_Requirement_
Output an exact reproduction of the data.

_Information provided_
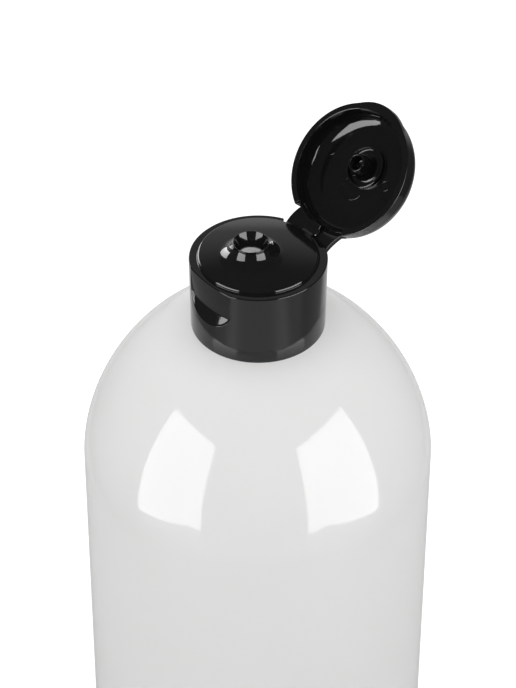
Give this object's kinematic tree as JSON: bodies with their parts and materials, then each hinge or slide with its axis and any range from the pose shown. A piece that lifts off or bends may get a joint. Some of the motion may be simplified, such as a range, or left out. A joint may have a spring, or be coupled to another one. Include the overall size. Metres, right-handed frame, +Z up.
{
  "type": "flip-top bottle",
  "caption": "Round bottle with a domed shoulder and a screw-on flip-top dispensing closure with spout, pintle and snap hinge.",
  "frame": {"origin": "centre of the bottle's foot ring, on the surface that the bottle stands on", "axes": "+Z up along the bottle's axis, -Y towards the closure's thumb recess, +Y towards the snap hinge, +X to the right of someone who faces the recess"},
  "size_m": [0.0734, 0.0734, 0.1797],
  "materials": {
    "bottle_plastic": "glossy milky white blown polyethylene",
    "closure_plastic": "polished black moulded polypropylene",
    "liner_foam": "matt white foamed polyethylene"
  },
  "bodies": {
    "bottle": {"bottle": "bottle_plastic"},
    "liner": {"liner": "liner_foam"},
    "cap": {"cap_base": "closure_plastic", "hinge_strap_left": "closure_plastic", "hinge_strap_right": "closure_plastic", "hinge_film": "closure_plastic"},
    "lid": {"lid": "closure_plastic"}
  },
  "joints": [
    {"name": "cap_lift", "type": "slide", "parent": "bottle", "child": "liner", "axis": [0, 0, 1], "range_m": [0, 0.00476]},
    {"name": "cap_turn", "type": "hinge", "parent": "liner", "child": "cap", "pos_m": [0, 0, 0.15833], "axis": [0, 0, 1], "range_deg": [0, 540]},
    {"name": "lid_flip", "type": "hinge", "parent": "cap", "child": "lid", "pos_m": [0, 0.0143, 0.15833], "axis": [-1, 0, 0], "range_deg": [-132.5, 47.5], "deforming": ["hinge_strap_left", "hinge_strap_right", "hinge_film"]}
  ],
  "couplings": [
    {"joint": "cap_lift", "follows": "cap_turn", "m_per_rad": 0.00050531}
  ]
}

_Exercise answer_
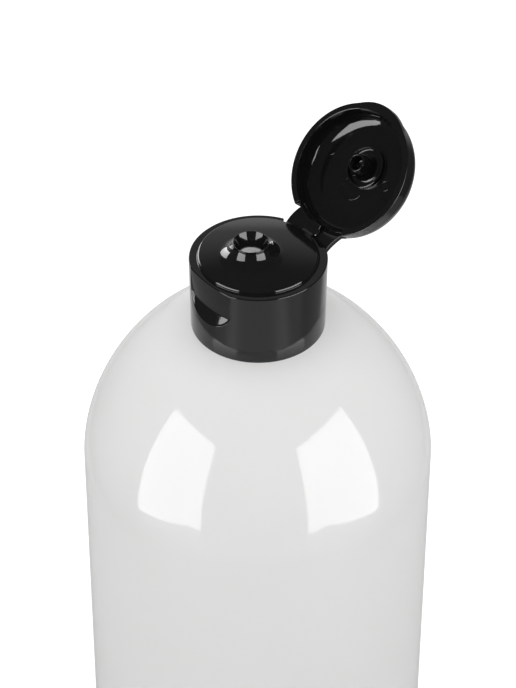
Give this object's kinematic tree as JSON: bodies with their parts and materials, then each hinge or slide with its axis and any range from the pose shown. A piece that lifts off or bends may get a joint. Some of the motion may be simplified, such as a range, or left out. A joint may have a spring, or be coupled to another one. Include the overall size. Metres, right-handed frame, +Z up.
{
  "type": "flip-top bottle",
  "caption": "Round bottle with a domed shoulder and a screw-on flip-top dispensing closure with spout, pintle and snap hinge.",
  "frame": {"origin": "centre of the bottle's foot ring, on the surface that the bottle stands on", "axes": "+Z up along the bottle's axis, -Y towards the closure's thumb recess, +Y towards the snap hinge, +X to the right of someone who faces the recess"},
  "size_m": [0.0734, 0.0734, 0.1797],
  "materials": {
    "bottle_plastic": "glossy milky white blown polyethylene",
    "closure_plastic": "polished black moulded polypropylene",
    "liner_foam": "matt white foamed polyethylene"
  },
  "bodies": {
    "bottle": {"bottle": "bottle_plastic"},
    "liner": {"liner": "liner_foam"},
    "cap": {"cap_base": "closure_plastic", "hinge_strap_left": "closure_plastic", "hinge_strap_right": "closure_plastic", "hinge_film": "closure_plastic"},
    "lid": {"lid": "closure_plastic"}
  },
  "joints": [
    {"name": "cap_lift", "type": "slide", "parent": "bottle", "child": "liner", "axis": [0, 0, 1], "range_m": [0, 0.00476]},
    {"name": "cap_turn", "type": "hinge", "parent": "liner", "child": "cap", "pos_m": [0, 0, 0.15833], "axis": [0, 0, 1], "range_deg": [0, 540]},
    {"name": "lid_flip", "type": "hinge", "parent": "cap", "child": "lid", "pos_m": [0, 0.0143, 0.15833], "axis": [-1, 0, 0], "range_deg": [-132.5, 47.5], "deforming": ["hinge_strap_left", "hinge_strap_right", "hinge_film"]}
  ],
  "couplings": [
    {"joint": "cap_lift", "follows": "cap_turn", "m_per_rad": 0.00050531}
  ]
}